How Airlines Measure Performance
Flight operations teams track specific metrics to gauge how well the system is working. One of the most common is departure reliability, sometimes called dispatch reliability. It measures what percentage of flights depart within 15 minutes of their scheduled time. The calculation is straightforward: divide the number of on-time departures by total departures. An airline with 1,750 on-time departures out of 2,100 total would have a departure reliability of about 83%.
Other common metrics include block-to-block time (the total elapsed time from gate departure to gate arrival), fuel efficiency per flight, and completion rate (the percentage of scheduled flights that actually operate rather than being canceled). These numbers help airlines identify bottlenecks, measure the impact of disruptions, and set operational targets.
Safety Management in Flight Operations
Modern flight operations is built around a structured approach to safety called a Safety Management System, or SMS. The FAA defines four components. Safety Policy establishes leadership’s commitment to safety and defines the organizational structure needed to meet safety goals. Safety Risk Management identifies hazards and assesses whether existing controls are adequate. Safety Assurance continuously evaluates whether those controls are actually working and flags new risks as they emerge.
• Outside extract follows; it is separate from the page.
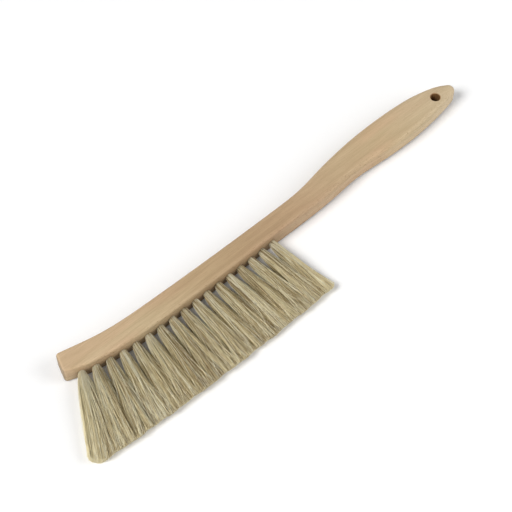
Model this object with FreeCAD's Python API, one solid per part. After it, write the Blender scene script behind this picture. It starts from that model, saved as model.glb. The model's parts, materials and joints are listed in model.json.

Safety Promotion focuses on training, communication, and building a culture where every employee feels responsible for reporting concerns.
This framework means safety isn’t treated as a separate department. It’s woven into every decision flight operations makes, from how routes are planned to how crews report turbulence encounters to how maintenance issues get prioritized. Airlines are required to notify all relevant operations personnel whenever equipment, procedures, navigation aids, airport rules, or known hazards change, ensuring that no one flies with outdated information.